8. Je réalise rarement un projet ou une tâche aussi bien que je souhaiterais le faire.

1) Faux  2) Rarement  3)   Parfois    4) Souvent   5) Tout à fait vrai

9. Parfois, j’ai le sentiment que mon succès personnel ou professionnel est dû à une coïncidence ou une erreur.

1) Faux  2) Rarement  3)   Parfois    4) Souvent   5) Tout à fait vrai

10. Il m’est difficile d’accepter les compliments ou les louanges qui portent sur mon intelligence ou mes réalisations.

1) Faux  2) Rarement  3)   Parfois    4) Souvent   5) Tout à fait vrai

11. Parfois, j’attribue ma réussite à de la chance.

1) Faux  2) Rarement  3)   Parfois    4) Souvent   5) Tout à fait vrai

12. Je suis parfois déçu de mes réalisations et pense que j’aurais pu faire beaucoup mieux.
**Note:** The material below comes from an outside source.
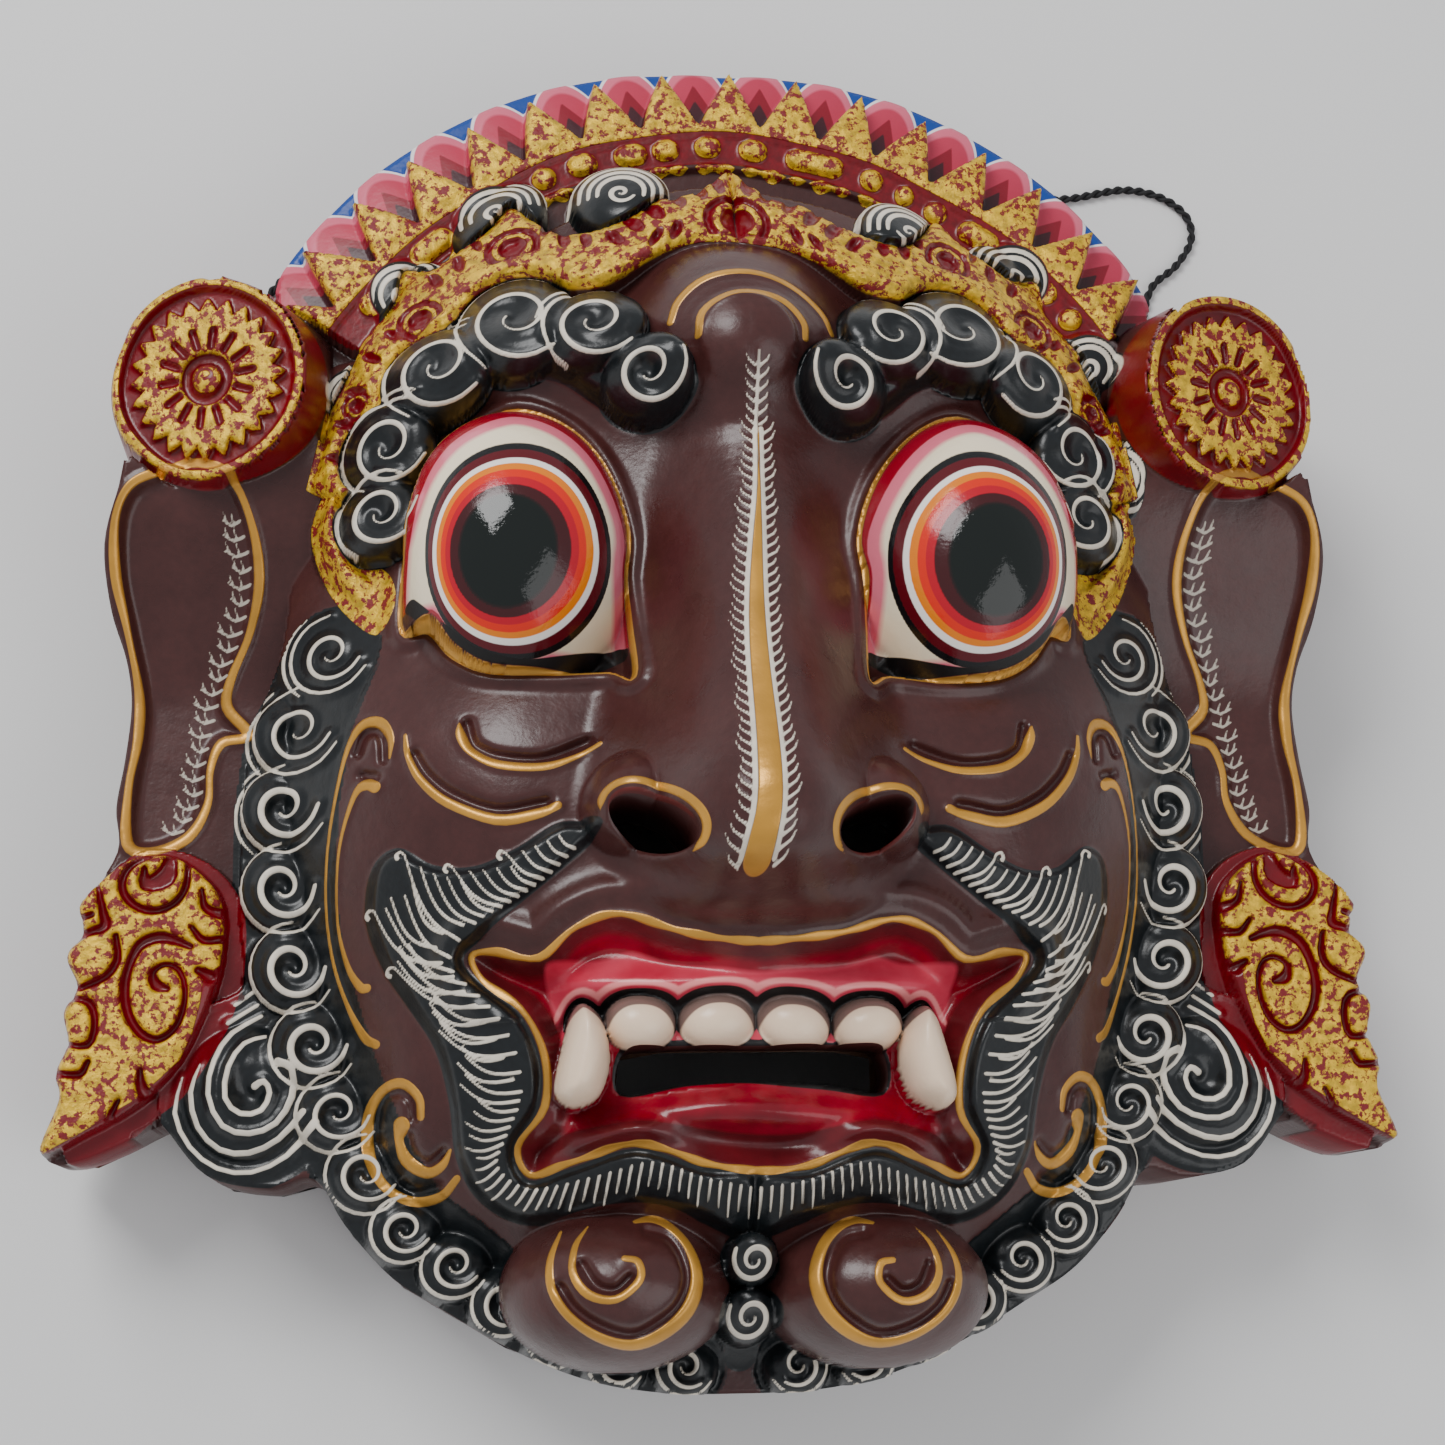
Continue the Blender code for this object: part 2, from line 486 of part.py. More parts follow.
def ear_plug(name, hand):
    """An ear plug turned about its own axis, which leans outwards: rim ring, recess, rosette and button."""
    cx, cy, radius = PLUG
    profile_points = [(0, -PLUG_DEPTH), (radius, -PLUG_DEPTH), (radius, 0), (radius - 2.2, 0),
                      (radius - 2.8, -2.5), (14.6, -2.5), (14.2, 0), (5.6, 0), (5.0, -1.7), (3.4, -1.7),
                      (2.8, 0.5), (0, 0.9)]
    bm = bmesh.new()
    verts = [bm.verts.new((r, 0, z)) for r, z in profile_points]
    edges = [bm.edges.new(pair) for pair in zip(verts, verts[1:])]
    bmesh.ops.spin(bm, geom=verts + edges, axis=(0, 0, 1), cent=(0, 0, 0), angle=2 * math.pi, steps=24,
                   use_merge=True)
    bmesh.ops.remove_doubles(bm, verts=bm.verts[:], dist=0.01)
    lean = Matrix.Rotation(hand * math.radians(PLUG_LEAN), 4, "Y")
    place = Matrix.Translation((hand * cx, cy, PLUG_HEIGHT)) @ lean
    bmesh.ops.transform(bm, matrix=place, verts=bm.verts[:])
    bmesh.ops.scale(bm, vec=(UNIT, UNIT, UNIT), verts=bm.verts[:])
    return cutter(name, bm)


def nostril_outline(hand):
    cx, cy, rx, ry, turn = NOSTRIL
    c, s = math.cos(math.radians(turn)), math.sin(math.radians(turn))
    return [(hand * (cx + rx * math.cos(a) * c - ry * math.sin(a) * s),
             cy + rx * math.cos(a) * s + ry * math.sin(a) * c)
            for a in np.radians(np.arange(0, 360, 36))]


def bore_way(hand):
    """Middle of the bore's outer mouth and its direction outwards, in metres."""
    turn = math.radians(BORE_TURN)
    way = Vector((hand * math.cos(turn), math.sin(turn), 0))
    return Vector((hand * 88.6 * UNIT, 72.0 * UNIT, BORE_HEIGHT)), way


def bore_cutter(name, hand):
    """The round bore that the cord passes through."""
    mouth, way = bore_way(hand)
    length = 2.5 * (RIM_WIDTH + CORD_BORE)
    turn = way.to_track_quat("Z", "Y").to_matrix().to_4x4()
    place = Matrix.Translation(mouth - way * (length / 2 - CORD_BORE)) @ turn
    bm = bmesh.new()
    bmesh.ops.create_cone(bm, cap_ends=True, segments=10, radius1=CORD_BORE / 2, radius2=CORD_BORE / 2,
                          depth=length, matrix=place)
    return cutter(name, bm)


def knot_place(hand):
    """Middle of the knot that stops the cord inside the hollow, just clear of the wall."""
    mouth, way = bore_way(hand)
    inward = mouth.copy()
    while hollow_share(inward.x / UNIT, inward.y / UNIT) > 1 or \
            hollow_height(inward.x / UNIT, inward.y / UNIT) * UNIT < BORE_HEIGHT + KNOT_DIAMETER / 2:
        inward -= way * 0.0002
    return inward - way * (KNOT_DIAMETER / 2 + TOUCH_GAP)


def make_knot(name, hand, material):
    bm = bmesh.new()
    bmesh.ops.create_icosphere(bm, subdivisions=2, radius=KNOT_DIAMETER / 2,
                               matrix=Matrix.Translation(knot_place(hand)))
    knot = link(name, mesh_from(bm, name))
    knot.data.shade_smooth()
    knot.data.materials.append(material)
    return knot


def make_cord(material):
    """The hanging cord: knot to knot, out of both bores and round behind the crown on the table."""
    route = [Vector((px * UNIT, py * UNIT, max(pz * UNIT, CORD_DIAMETER / 2 + 0.0001)))
             for px, py, pz in CORD_ROUTE]
    ends = []
    for hand in (-1, 1):
        mouth, way = bore_way(hand)
        start = knot_place(hand) + way * (KNOT_DIAMETER / 2 + TOUCH_GAP)
        ends.append([start, start.lerp(mouth, 0.5), mouth, mouth + way * 2 * CORD_DIAMETER])
    line = smooth_curve([*ends[0], *route, *ends[1][::-1]], steps=16)
    along = np.concatenate([[0], np.cumsum(np.linalg.norm(np.diff(line, axis=0), axis=1))])
    count = round(along[-1] / (2.9 * CORD_DIAMETER)) + 1
    even = [np.interp(np.linspace(0, along[-1], count), along, line[:, i]) for i in range(3)]
    curve = bpy.data.curves.new("hanging_cord", "CURVE")
    curve.dimensions = "3D"
    curve.bevel_depth = CORD_DIAMETER / 2
    curve.bevel_resolution = 2
    curve.use_fill_caps = True
    spline = curve.splines.new("POLY")
    spline.points.add(count - 1)
    for point, place in zip(spline.points, zip(*even)):
        point.co = (*place, 1)
    curve.materials.append(material)
    return link("hanging_cord", curve)


def combine(target, tool, operation):
    step = target.modifiers.new(tool.name, "BOOLEAN")
    step.operation = operation
    step.solver = "EXACT"
    step.object = tool


def evaluated_mesh(made):
    graph = bpy.context.evaluated_depsgraph_get()
    return bpy.data.meshes.new_from_object(made.evaluated_get(graph))


def finish(name, colour, roughness, metallic=0.0):
    material = bpy.data.materials.new(name)
    material.use_nodes = True
    shader = material.node_tree.nodes["Principled BSDF"]
    shader.inputs["Base Color"].default_value = (*colour, 1)
    shader.inputs["Roughness"].default_value = roughness
    shader.inputs["Metallic"].default_value = metallic
    return material


def applied(made, name):
    """The object with its modifiers applied, in place of the old one."""
    bm = bmesh.new()
    bm.from_mesh(evaluated_mesh(made))
    bmesh.ops.triangulate(bm, faces=bm.faces[:])
    bpy.data.objects.remove(made)
    return link(name, mesh_from(bm, name))


def make_mask():
    """The whole carving as one solid block, hollowed and bored."""
    block = relief_solid("block", whole_outline(), carve, GRID_STEP, 0.0)
    block = applied(block, "carved_block")
    thin = block.modifiers.new("fewer_faces", "DECIMATE")
    thin.ratio = FACE_COUNT / len(block.data.polygons)
    block = applied(block, "thinned_block")
    for v in block.data.vertices:
        v.co.x = min(max(v.co.x, -MASK_WIDTH / 2), MASK_WIDTH / 2)
        if v.co.z < 0.02 * EAR_BACK_GAP:
            v.co.z = 0.0
    combine(block, crown_teeth(), "UNION")
    for hand, side in ((1, "right"), (-1, "left")):
        combine(block, ear_plug("ear_plug_" + side, hand), "UNION")
    combine(block, hollow_cutter(), "DIFFERENCE")
    combine(block, prism_cutter("mouth_cutter", MOUTH_HOLE, CUT_INSIDE, CUT_TOP), "DIFFERENCE")
    back = EAR_BACK_GAP / UNIT
    for hand, side in ((1, "right"), (-1, "left")):
        root = smooth_curve(EAR_ROOT, steps=3) * (hand, 1)
        outside = hand * (PLAN_HALF_WIDTH + PLUG[2])
        line = [*root, (outside, EAR_ROOT[-1][1]), (outside, EAR_ROOT[0][1])]
        combine(block, prism_cutter("ear_cutter_" + side, line, CUT_BOTTOM, back), "DIFFERENCE")
        nostril = nostril_outline(hand)
        combine(block, prism_cutter("nostril_cutter_" + side, nostril, CUT_INSIDE, CUT_TOP), "DIFFERENCE")
        combine(block, bore_cutter("bore_cutter_" + side, hand), "DIFFERENCE")
    mask = applied(block, "mask")
    mask.data.shade_smooth()
    mask.data.set_sharp_from_angle(angle=math.radians(50))
    mask.data.materials.append(finish("painted wood", (0.08, 0.033, 0.03), 0.4))
    return mask


def main():
    for old in list(bpy.data.objects):
        bpy.data.objects.remove(old)
    mask = make_mask()
    thread = finish("black cord", (0.012, 0.012, 0.012), 0.8)
    made = [mask, make_cord(thread), make_knot("knot_left", -1, thread), make_knot("knot_right", 1, thread)]
    for piece in made:
        piece.data.transform(Matrix.Translation((0, -PLAN_CENTRE_Y * UNIT, 0)))


main()
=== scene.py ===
"""A carved and painted demon king mask of one block of wood, lying on its back rim with the face up.

The fine relief and the paint are worked out from the same plan as the solids. Places on the plan are in
carver's units, 272 of which make the mask's width. Paint is laid in layers: each layer has its own
attribute, the depth of a point inside the painted area, which is positive on the paint.
"""

import math

import bmesh
import bpy
import numpy as np
from mathutils import Matrix, Vector


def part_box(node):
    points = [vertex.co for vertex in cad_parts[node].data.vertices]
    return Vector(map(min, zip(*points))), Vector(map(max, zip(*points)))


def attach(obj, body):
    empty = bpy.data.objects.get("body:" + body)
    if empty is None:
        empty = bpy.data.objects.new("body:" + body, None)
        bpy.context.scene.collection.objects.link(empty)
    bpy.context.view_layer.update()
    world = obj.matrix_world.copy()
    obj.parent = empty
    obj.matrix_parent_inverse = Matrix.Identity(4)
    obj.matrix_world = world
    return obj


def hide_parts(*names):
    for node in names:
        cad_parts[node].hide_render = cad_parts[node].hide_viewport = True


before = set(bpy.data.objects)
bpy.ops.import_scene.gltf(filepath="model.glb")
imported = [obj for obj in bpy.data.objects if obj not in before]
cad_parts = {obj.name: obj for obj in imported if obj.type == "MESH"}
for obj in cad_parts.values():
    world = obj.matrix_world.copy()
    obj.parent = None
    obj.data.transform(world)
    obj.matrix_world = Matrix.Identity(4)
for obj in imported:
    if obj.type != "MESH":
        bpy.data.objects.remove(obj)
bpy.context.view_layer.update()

bl_info = {
    "name": "Carved demon king mask",
    "version": (1, 0, 0),
    "blender": (4, 5, 0),
    "location": "View3D > Sidebar > Mask",
    "description": "Builds the finely carved and painted mask, its hanging cord and a plain stage",
    "category": "Object",
}

MASK_LOW, MASK_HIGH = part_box("mask")
PLAN_WIDTH = 272.0
UNIT = (MASK_HIGH[0] - MASK_LOW[0]) / PLAN_WIDTH
PLAN_CENTRE_Y = 9.78

# Lengths in metres, the bore's mouth and the hollow in carver's units, its turn in degrees
WALL = 0.016
RIM_WIDTH = 0.014
EAR_BACK_GAP = 0.011
CORD_DIAMETER = 0.002
STRAND_SHARE = 0.27
BORE_HEIGHT = 0.006
BORE_MOUTH = (88.6, 72.0)
BORE_TURN = 20
KNOT_DIAMETER = 0.0056
TOUCH_GAP = 0.0003
HOLLOW_HALF = (97.0, 134.0)
HOLLOW_POWER = 2.5
HEAD_CENTRE_Y = 5.0

# Outlines in plan, in carver's units. A half outline runs from top centre round to bottom centre.
HEAD_HALF = [(0, 149), (20, 148.5), (40, 144), (58, 135.5), (74, 124), (86, 111), (93, 100), (90, 84),
             (88, 60), (88, 40), (90, 20), (96, 2), (98, -16), (98, -34), (97, -49), (105, -54), (112, -65),
             (112, -77), (104, -86), (92, -88.5), (83, -87), (77, -96), (68, -106), (57, -113), (45, -120),
             (31, -126), (16, -129), (0, -129.5)]
EYE = [(66.5, 17.5), (66.5, 30), (64.5, 43), (58, 54), (46, 60.5), (35, 57), (27, 48), (23, 35), (24, 25),
       (23.5, 15), (22.9, 3.6), (27.5, 5.8), (39, 5.5), (50, 6.5), (57, 11), (61.5, 17)]
MOUTH_HALF = [(0, -47), (13, -45), (25, -41.5), (33, -43.5), (40, -48.5), (48, -46.5), (53, -47), (51, -52),
              (44, -58), (40, -67), (40, -76), (44.5, -83), (42, -88.5), (35, -86.5), (23, -83.5),
              (10, -87.5), (0, -88.5)]
WHISKER_OUTER = [(29, -26), (36, -23.5), (44, -28), (52, -31), (60, -30), (67, -25.5), (72, -28.5), (73, -38),
                 (69.5, -48), (64.5, -56), (59.5, -64), (57, -74), (56, -84), (52, -92), (44, -97),
                 (33, -97), (22, -95), (11, -97.5), (0, -100.5)]
WHISKER_INNER = [(0, -89), (10, -88), (23, -84), (35, -87), (42, -89), (44.5, -83.5), (40.5, -76),
                 (40.5, -67), (44.5, -58), (54, -49), (51, -44.5), (44, -39), (36, -33)]
MOUTH_HOLE = [(24.5, -66), (17, -65), (0, -65.2), (-17, -65), (-24.5, -66), (-25, -73.5), (-13, -72.5),
              (0, -72), (13, -72.5), (25, -73.5)]
BROW = [(9.5, 64), (13, 56.5), (20, 54.5), (28, 60), (36, 65.5), (46, 67), (55, 64), (61.5, 56), (66, 45),
        (68, 33), (76, 37), (80, 50), (79, 62), (69, 77), (57, 84), (44, 91), (32, 85), (20, 73)]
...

1) Faux  2) Rarement  3)   Parfois    4) Souvent   5) Tout à fait vrai

13. Parfois, je redoute que les autres découvrent mes lacunes.

1) Faux  2) Rarement  3)   Parfois    4) Souvent   5) Tout à fait vrai

14. J’ai souvent peur d’échouer dans une nouvelle tâche qui m’est confiée même si je réussis généralement ce que j’entreprends.

1) Faux  2) Rarement  3)   Parfois    4) Souvent   5) Tout à fait vrai

15. Lorsque je réussis quelque chose et en reçois de la reconnaissance, je doute de ma capacité à réitérer ce succès.

1) Faux  2) Rarement  3)   Parfois    4) Souvent   5) Tout à fait vrai

16. Si je suis félicité et reconnu pour quelque chose que j’ai accompli, j’ai tendance à en minimiser l’importance.

1) Faux  2) Rarement  3)   Parfois    4) Souvent   5) Tout à fait vrai

17. Je compare souvent mes capacités à celles des personnes qui m’entourent et pense qu’ils sont probablement plus intelligents que moi.

1) Faux  2) Rarement  3)   Parfois    4) Souvent   5) Tout à fait vrai

18. Je m’inquiète souvent de ne pas réussir dans un projet ou un examen alors même que tout le monde à confiance en ma capacité à le faire.

1) Faux  2) Rarement  3)   Parfois    4) Souvent   5) Tout à fait vrai

19. Lorsque je m’apprête à recevoir une promotion ou à être reconnu pour mes actions, j’hésite à en parler autour de moi avant que cela soit avéré.

1) Faux  2) Rarement  3)   Parfois    4) Souvent   5) Tout à fait vrai

20. Je me sens découragé si je ne suis pas « le meilleur » ou au moins « à part » dans les situations qui impliquent le fait de réussir.

1) Faux  2) Rarement  3)   Parfois    4) Souvent   5) Tout à fait vrai

RESULTATS

Additionnez les chiffres associés à vos réponses.
Si le score est inférieur ou égal à 40, vous n’avez que quelques caractéristiques de l’imposteur.
Si le score se situe entre 41 et 60, vous ressentez modérément le syndrome de l’imposteur.
Si le score est se situe entre 61 et 80, vous avez souvent le sentiment d’être un imposteur.

Au-delà d’un score de 80, vous ressentez souvent et de manière intense le syndrome de l’imposteur.

Plus votre score est élevé, plus vous le syndrome de l’imposteur régit votre vie, tant en fréquence qu’en intensité.